The aim is to reach Rome and win in the grandest race, all the while rising up leaderboards. I didn’t understand the strategy of the game’s management side at first but I do now. It’s about developing an individual auriga rather than an entire team – the rest are there to prop up the best - and also, brilliantly, entering races that the best riders in the world are taking part in so that you can try to maim or murder them. The road to the top is quite literally littered with the mangled remains of former champions.

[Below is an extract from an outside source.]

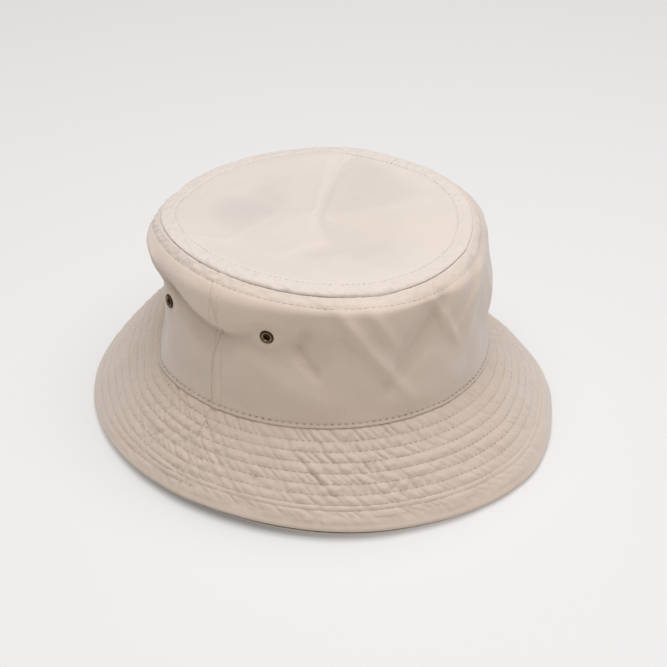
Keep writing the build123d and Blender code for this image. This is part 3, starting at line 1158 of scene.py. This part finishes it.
class HatSewing(bpy.types.Operator):
    """Sew every row of stitches."""

    bl_idname = "hat.sewing"
    bl_label = "Sewing"

    def execute(self, context):
        cut = context.scene.hat_cut
        margin = cut.seam_margin

        def share_of_row(turn, row):
            """The brim share where a quilting row runs at a turn."""
            low, high = 0.0, 1.0
            for step in range(22):
                middle = (low + high) / 2
                if quilt(turn, middle) < row:
                    low = middle
                else:
                    high = middle
            return (low + high) / 2

        def brim_route(row, under):
            def route(share):
                turn = 360 * share
                place = share_of_row(turn, row)
                depth, lift = (cut.stack, -0.7) if under else (0.0, 1.0)
                point, normal, relief = brim_point(turn, place, depth, under, lift)
                return point, (-normal if under else normal)
            return route

        first, last = row_stitches(context, 0), row_stitches(context, cut.rows - 1)
        counts = [round(mix(first, last, row / (cut.rows - 1))) for row in range(cut.rows)]
        for name, under in (("brim_quilting_thread_top", False), ("brim_quilting_thread_under", True)):
            routes = [(brim_route(row, under), counts[row]) for row in range(cut.rows)]
            sew(name, routes, 0.36 * MM, 0.30 * MM)

        def base_route(share):
            return crown_point(360 * share, cut.topstitch)[:2]

        count = round(BASE.girth() / cut.base_stitch)
        sew("crown_base_thread", [(base_route, count)])

        def band_route(share):
            point, normal, relief = crown_point(360 * share, 0.4 * MM, 3.0 * MM)
            return point, -normal

        sew("sweatband_thread", [(band_route, count)])

        def shoulder_route(share):
            return crown_point(360 * share, SIDE - margin)[:2]

        def tip_route(share):
            turn = 360 * share
            return tip_point(turn, 1 - cut.tip_margin / tip_radius(turn))[:2]

        count = round(SEAM.girth() / cut.stitch)
        sew("tip_seam_thread_outer", [(shoulder_route, count)], lift=0.16 * MM)
        sew("tip_seam_thread_inner", [(tip_route, count)], lift=0.16 * MM)

        for side, middle, forward in (("left", 0, -1), ("right", 180, 1)):
            def side_route(offset, middle=middle, forward=forward):
                def route(share):
                    turn = middle + forward * offset / CROWN_DEGREE
                    up = mix(cut.topstitch + 2 * MM, SIDE - margin - 1 * MM, share)
                    return crown_point(turn, up)[:2]
                return route

            count = round((SIDE - margin - cut.topstitch) / cut.stitch)
            routes = [(side_route(1.4), count), (side_route(margin / MM), count)]
            sew("side_seam_thread_" + side, routes)
        return {"FINISHED"}


class HatEyelets(bpy.types.Operator):
    """Give the eyelets and their washers antique brass."""

    bl_idname = "hat.eyelets"
    bl_label = "Eyelets"

    def execute(self, context):
        for place in EYELETS:
            material = brass_material(place, context.scene.hat_colours)
            for node in ("eyelet_" + place, "eyelet_washer_" + place):
                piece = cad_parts[node]
                for slot in piece.material_slots:
                    slot.material = material
        return {"FINISHED"}


class HatStage(bpy.types.Operator):
    """Make the table, the lights and the camera."""

    bl_idname = "hat.stage"
    bl_label = "Stage"

    def execute(self, context):
        bm = bmesh.new()
        bmesh.ops.create_grid(bm, x_segments=1, y_segments=1, size=6.0)
        mesh = bpy.data.meshes.new("table")
        bm.to_mesh(mesh)
        bm.free()
        table = bpy.data.objects.new("table", mesh)
        context.scene.collection.objects.link(table)
        mesh.materials.append(table_material(context.scene.hat_colours.table))

        light = bpy.data.lights.new("overhead_softbox", "AREA")
        light.shape, light.size, light.energy = "DISK", 1.6, 22
        light.color = (0.96, 0.99, 1.07)
        lamp = bpy.data.objects.new("overhead_softbox", light)
        context.scene.collection.objects.link(lamp)
        lamp.location = (-0.05, -0.15, 1.35)
        lamp.rotation_mode = "QUATERNION"
        lamp.rotation_quaternion = (Vector((0, 0, 0.05)) - lamp.location).to_track_quat("-Z", "Y")

        world = bpy.data.worlds.new("studio")
        world.use_nodes = True
        background = world.node_tree.nodes["Background"]
        background.inputs["Color"].default_value = (1.0, 0.96, 0.90, 1)
        background.inputs["Strength"].default_value = 0.20
        context.scene.world = world
        context.scene.view_settings.view_transform = "Standard"

        lens = bpy.data.cameras.new("camera")
        camera = bpy.data.objects.new("camera", lens)
        context.scene.collection.objects.link(camera)
        azimuth, elevation, distance = math.radians(-52), math.radians(34.7), 0.9
        aim = Vector((0, 0, 0.043))
        lens.sensor_width, lens.lens = 36, 88.408
        lens.shift_x, lens.shift_y = 0.0249, -0.00165
        level = math.cos(elevation)
        back = Vector((math.sin(azimuth) * level, -math.cos(azimuth) * level, math.sin(elevation)))
        camera.location = aim + back * distance
        camera.rotation_mode = "QUATERNION"
        camera.rotation_quaternion = (-back).to_track_quat("-Z", "Y")
        lens.clip_start, lens.clip_end = 0.05, 50
        context.scene.camera = camera
        return {"FINISHED"}


class HatPanel(bpy.types.Panel):
    """The hat's sizes, colours and steps."""

    bl_idname = "VIEW3D_PT_hat"
    bl_label = "Bucket hat"
    bl_space_type = "VIEW_3D"
    bl_region_type = "UI"
    bl_category = "Hat"

    def draw(self, context):
        for group in (context.scene.hat_cut, context.scene.hat_wear, context.scene.hat_colours):
            box = self.layout.box()
            for name in group.__annotations__:
                box.prop(group, name)
        for step in STEPS:
            self.layout.operator(step.bl_idname)


GROUPS = (HatCut, HatWear, HatColours)
STEPS = (HatTip, HatCrown, HatBrim, HatInside, HatSewing, HatEyelets, HatStage)


def register():
    for item in (*GROUPS, *STEPS, HatPanel):
        bpy.utils.register_class(item)
    bpy.types.Scene.hat_cut = PointerProperty(type=HatCut)
    bpy.types.Scene.hat_wear = PointerProperty(type=HatWear)
    bpy.types.Scene.hat_colours = PointerProperty(type=HatColours)


def unregister():
    for name in ("hat_cut", "hat_wear", "hat_colours"):
        delattr(bpy.types.Scene, name)
    for item in reversed((*GROUPS, *STEPS, HatPanel)):
        bpy.utils.unregister_class(item)


def main():
    """Registers the add-on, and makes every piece."""
    register()
    bpy.ops.hat.tip()
    bpy.ops.hat.crown()
    bpy.ops.hat.brim()
    bpy.ops.hat.inside()
    bpy.ops.hat.sewing()
    bpy.ops.hat.eyelets()
    bpy.ops.hat.stage()


if __name__ == "__main__":
    main()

Despite all the roads I’ve clogged with corpses, I haven’t found the one that leads to Rome yet. I really need a better sat-nav. I’m a little bit in love with Qvadriga though. Turn-based combat racing is a rare enough treat that I’d probably recommend it to anyone with the slightest interest even if the game weren’t so solidly constructed. Despite the quality of the race experience, the overall package does seem a little barebones at first, but the campaign is tough and variable, and the AI is smart without being entirely predictable. I crave multiplayer though, in any form.
It’s a game that deserves to be a success and perhaps it will be if people are willing to wander from the great forum of Steam. I wonder if it would gain more attention if it were based around a violent future sport, which it effectively is apart from the contrary chronology. Listen close and it’s almost possible to hear the vendors in the crowd shouting, ‘Quail eggs! Quail eggs!' And when the difficulty is set high and every turn is timed, every race is a potential font of glory and dismay.
Qvadriga is a fine game and a strong proof of Turnopia's approach. Built on easily understood mechanics, the game involves a dissection of a complex activity and then reconstruction as a process of distinct phases and actions. A few decisions and interlocked mechanics become a convincing recreation. Gladiators next? Or perhaps early motorsports and an eventual turn-based history of vehicular competition.
Qvadriga is available now, as is a demo.